A course with R, Stan, and brms
Course n°01: Introduction to Bayesian inference, Beta-Binomial model
Course n°02: Introduction to brms, linear regression
Course n°03: Markov Chain Monte Carlo, generalised linear model
Course n°04: Multilevel models, cognitive models
\[\newcommand\given[1][]{\:#1\vert\:}\]
\[ \begin{align} y_{i} &\sim \mathrm{Normal}(\mu_{i}, \sigma) \\ \mu_{i}&= \alpha + \beta x_{i} \\ \alpha &\sim \mathrm{Normal}(60, 10) \\ \beta &\sim \mathrm{Normal}(0, 10) \\ \sigma &\sim \mathrm{HalfCauchy}(0, 1) \end{align} \]
Aim of this session: to understand this type of model.
The components of our models will always be the same and we will always follow the following three steps:
'data.frame': 544 obs. of 4 variables:
$ height: num 152 140 137 157 145 ...
$ weight: num 47.8 36.5 31.9 53 41.3 ...
$ age : num 63 63 65 41 51 35 32 27 19 54 ...
$ male : int 1 0 0 1 0 1 0 1 0 1 ...
\[h_{i} \sim \mathrm{Normal}(\mu, \sigma)\]
\[ p(x \given \mu, \sigma) = \frac{1}{\sqrt{2 \pi \sigma^{2}}} \exp \bigg[-\frac{1}{2 \sigma^{2}} (\mu - x)^{2} \bigg] \]
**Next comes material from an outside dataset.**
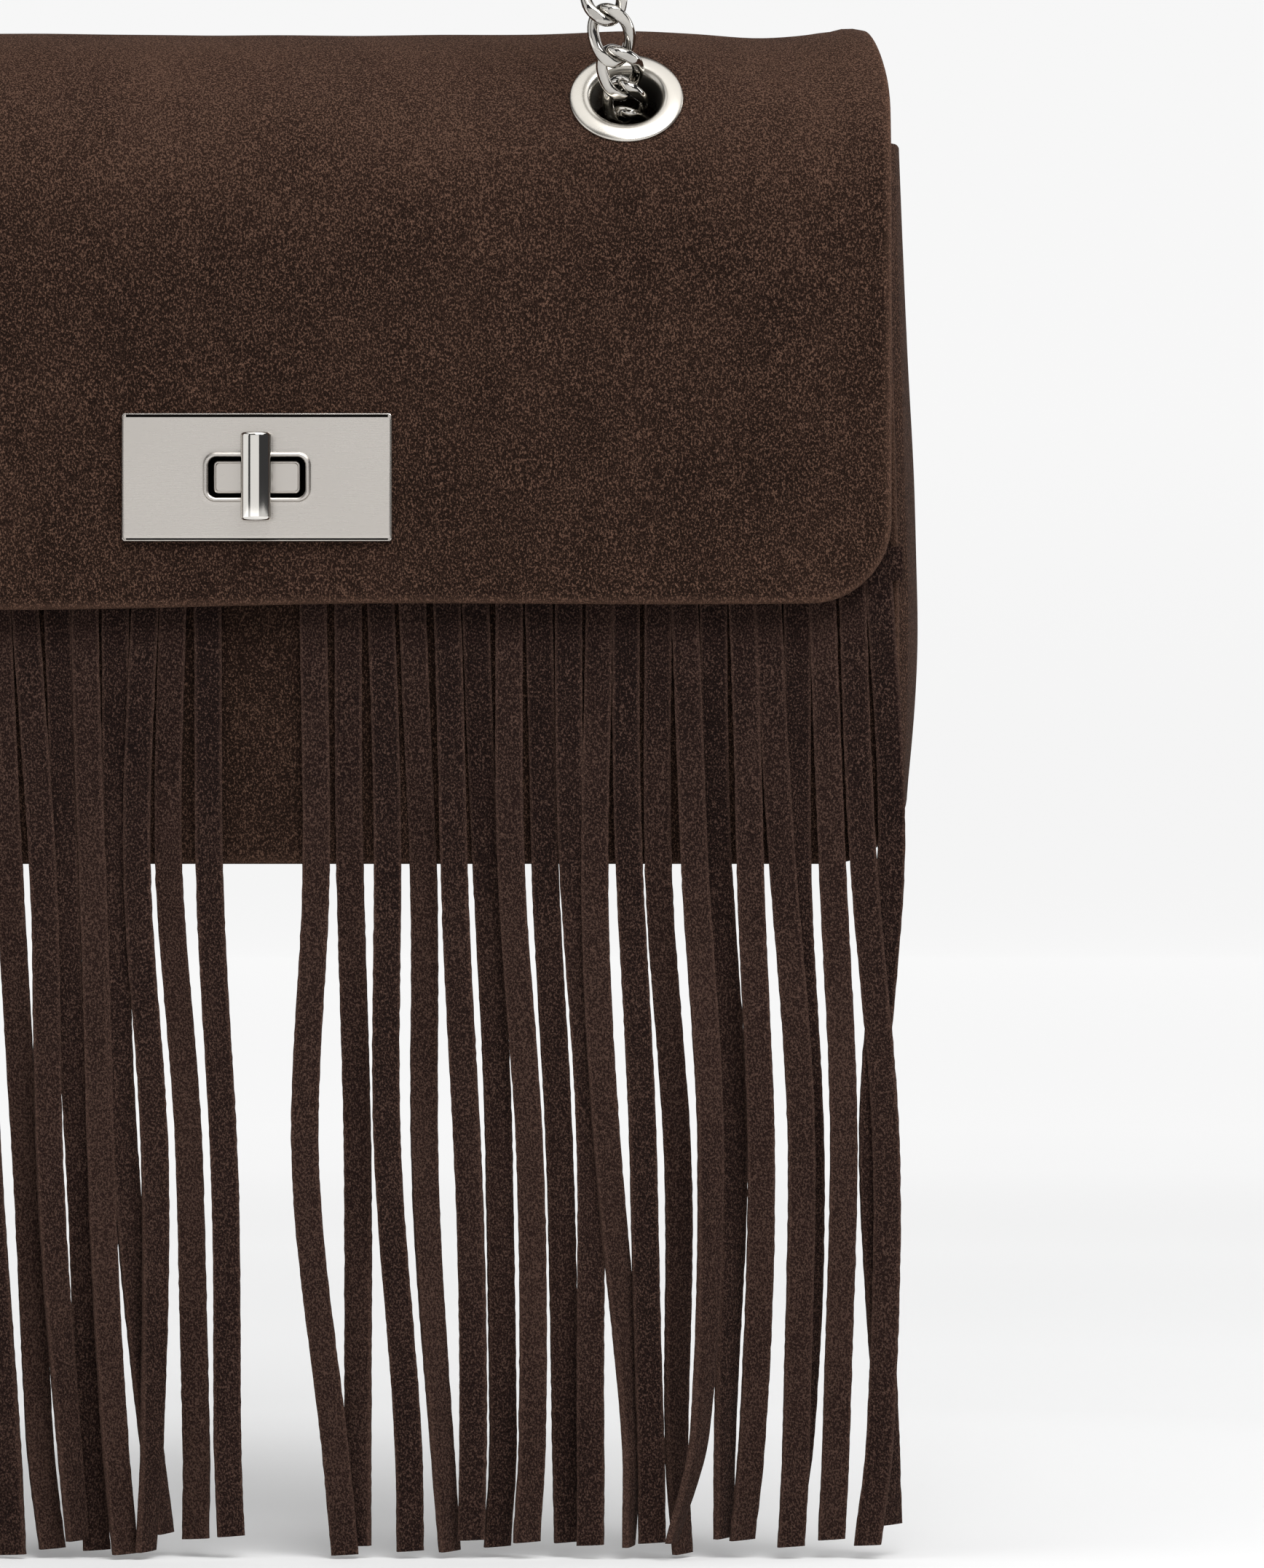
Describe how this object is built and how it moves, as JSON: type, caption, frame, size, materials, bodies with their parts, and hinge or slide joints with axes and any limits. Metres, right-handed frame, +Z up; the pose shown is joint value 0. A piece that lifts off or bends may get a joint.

Some constraints: Some values are highly probable (around the mean \(\mu\)). The further away they are, the less likely they are (following an exponential decay).
\[ y = \exp \big[-x^{2} \big] \]
We extend our function to negative values.
\[ y = \exp \big[-x^{2} \big] \]
The inflection points give us a good indication of where most of the values lie (i.e., between the inflection points). The peaks of the derivative show us the inflection points.
\[ y = \exp \bigg [- \frac{1}{2} x^{2} \bigg] \]
Next, we standardise the distribution so that the two inflection points are located at \(x = -1\) and \(x = 1\).
\[ y = \exp \bigg [- \frac{1}{2 \color{steelblue}{\sigma^{2}}} x^{2} \bigg] \]
We then add a parameter \(\sigma^{2}\) to control the distance between the inflection points.
\[ y = \exp \bigg [- \frac{1}{2 \color{steelblue}{\sigma^{2}}} (\color{orangered}{\mu} - x)^{2} \bigg] \]
We then insert a parameter \(\mu\) to control the position (central tendency) of the distribution.
\[ y = \frac{1}{\sqrt{2 \pi \color{steelblue}{\sigma^{2}}}} \exp \bigg[-\frac{1}{2 \color{steelblue}{\sigma^{2}}} (\color{orangered}{\mu} - x)^{2} \bigg] \]
But… this distribution does not integrate to 1. We therefore divide by a normalisation constant (the left-hand side), to obtain a proper (valid) probability distribution.
We are going to build a regression model, but before we add a predictor, let’s try to model the distribution of heights.
We want to know which model (distribution) best describes the distribution of heights. We will therefore explore all the possible combinations of \(\mu\) and \(\sigma\) and rank them by their respective probabilities.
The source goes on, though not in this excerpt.